The Campaign to Protect Rural England suggests there will be 300 miles of new power lines and at least 1,000 pylons over the next ten years. This doesn’t include the Scottish project, which is 137 miles and about 400 pylons long.
The first question is why? Britain’s pylon network was configured in the Twenties when power was generated in the industrial heartlands. But a low-carbon future will be powered by wind, waves and nuclear plants located offshore, on the coast or in open country. Many of our existing pylons are in the wrong place.
The second question is more complex. Are pylons still the best way to transmit electricity in the 21st Century?
They are undeniably ugly; they wipe up to 40 per cent of the value from an average home; there are concerns about their effect on health, such as incidences of childhood leukemia; they are vulnerable to high winds and storms, and they are undefended from terrorist attack.
All of which raises a third question: why can’t we bury them, as the Germans and the Danes frequently do? What this country needs, say campaigners, is a network of cut-and-cover tunnels which are environmentally friendly, pose no health risks and permit increased capacity.
In the hope of this for Suffolk, roads are peppered with ‘Bury not blight’ placards and local campaign groups have forged links with others around the UK, hoping to generate national support.
There is no firm evidence as to the cost of running cables underground but National Grid clings to statistics dating from the Nineties which say it costs between ten and 12 times more to bury cables than to string up a pylon line. Campaigners claim the true figure is only three times as much.
Neither side is willing to back down. But if local campaigners are correct, the cost to every British household of burying all the pylons currently planned would be only a few pounds on quarterly bills.
This is not nimbyism. The question is not why electricity should come across Suffolk, but why it has to desecrate land so lovely when it could potentially be hidden.

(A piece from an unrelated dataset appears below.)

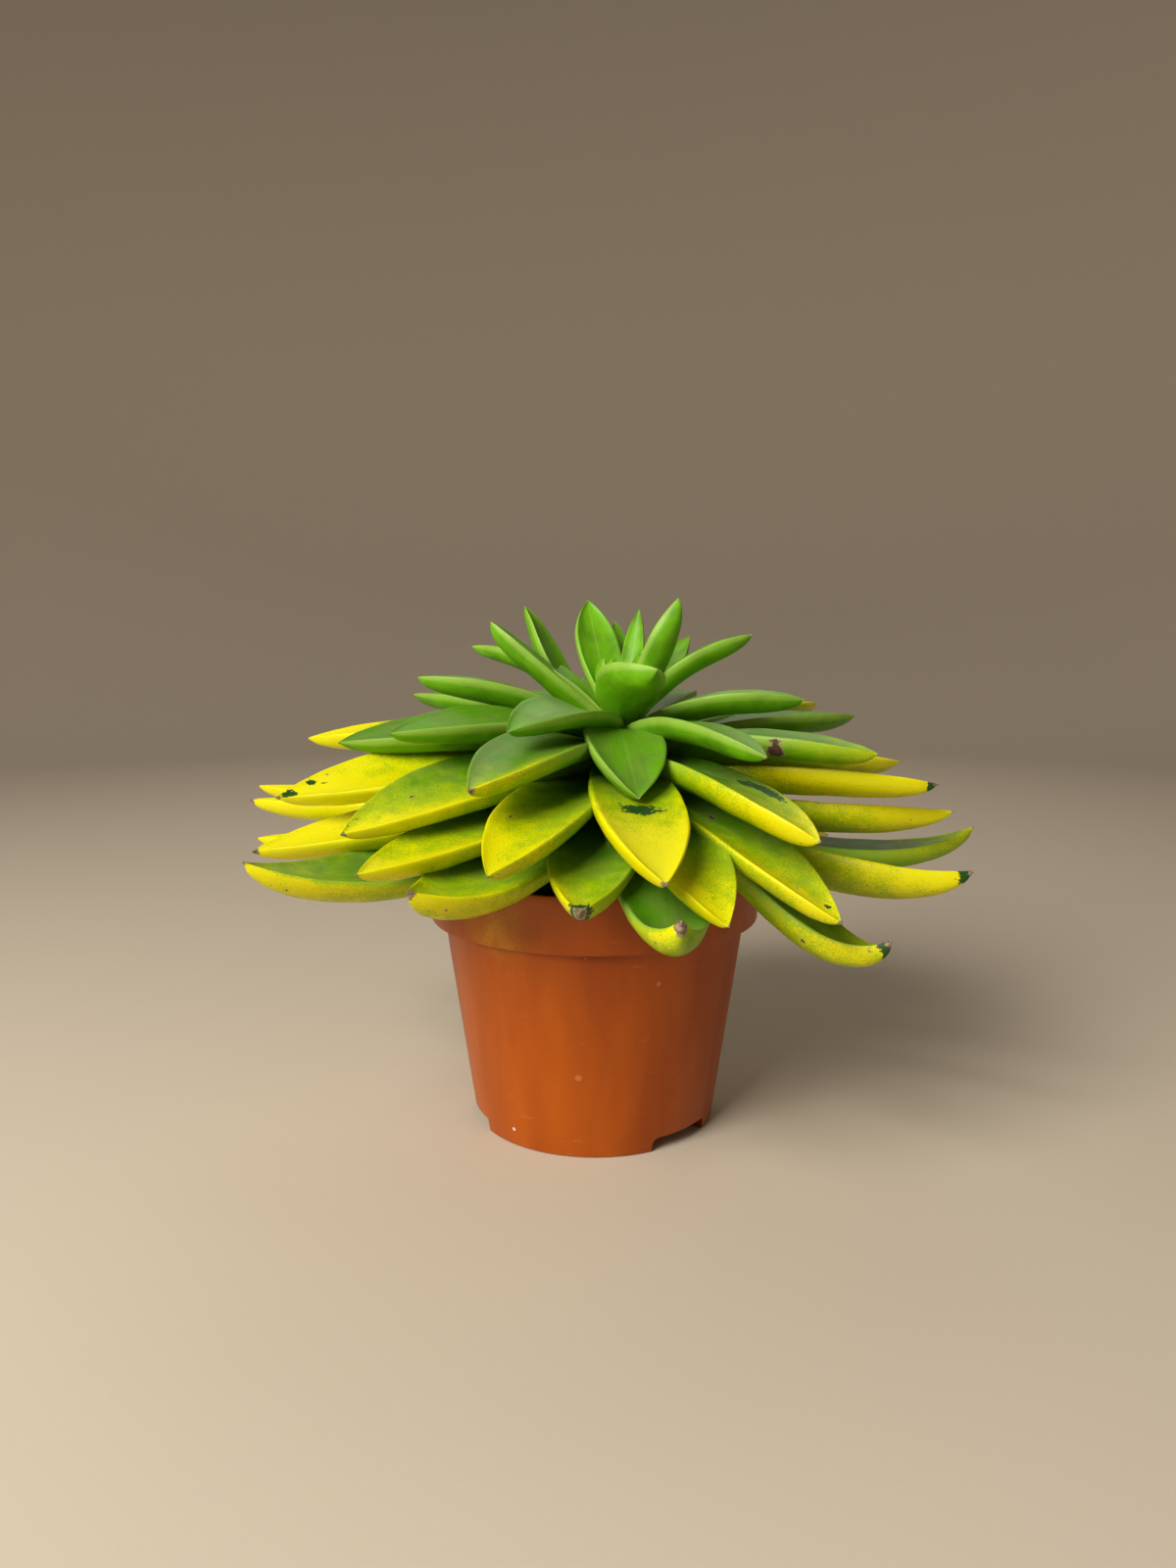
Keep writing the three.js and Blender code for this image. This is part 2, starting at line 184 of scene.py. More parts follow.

Sadly, my valley is already spoiled by a line of 400kV pylons and a mini-line of 132kV pylons. They pass 320 yards from my home and, like most people who live within sight of them, I ignore the metal towers.
I imagined one day, at the end of their natural life, new power lines would be laid underground. Happy that they posed no health concerns at that distance, I could wait.
What I hadn’t expected was many more carrying a greater voltage, and perhaps even closer to my property. Like thousands of alarmed householders, I went to a Community Forum where staff gave me a tour of National Grid’s plans. I was heavily pregnant and had my three-year-old with me. ‘So what,’ I asked, ‘is the legal minimum distance you can put a new pylon from my house?’
‘Oh, there isn’t one,’ replied the PR lady. ‘We could build right over the top of you if we wanted to. Not that we would, of course,’ she added with a smile.
That’s not, as it turns out, strictly true, but the sense of David and Goliath remains.
For the Community Forum was part of a faux consultation. Option Two, revealed in July as the popular vote-winner, was always the least worst, the others presumably drawn up to give the illusion of choice.
It involves replacing the 132kV line with another line of 400kV towers, and restringing the existing line to increase capacity. That means I will have a twin highway of monster pylons running past my back garden.
Unlike other major infrastructure projects –- airport extensions, say, or high-speed rail links – there is no financial compensation.
Britain’s first pylon, erected in July 1928 near Edinburgh, was designed by architectural luminary Sir Reginald Blomfield, inspired by the Greek root of the word ‘pylon’ (meaning gateway of an Egyptian temple).
The campaign against them – they were unloved even then – was run by Rudyard Kipling, John Maynard Keynes and Hilaire Belloc.
Five years later, the biggest peacetime construction project seen in Britain, the connection of 122 power stations by 4,000 miles of cable, was completed. It marked the birth of the National Grid and was a major stoking of the nation’s industrial engine and a vital asset during the Second World War.
It was daring, it was radical and it was a moment of technological genius. So why, as we embrace a low-carbon future, can’t we make a similar leap of faith today, and put our electricity underground?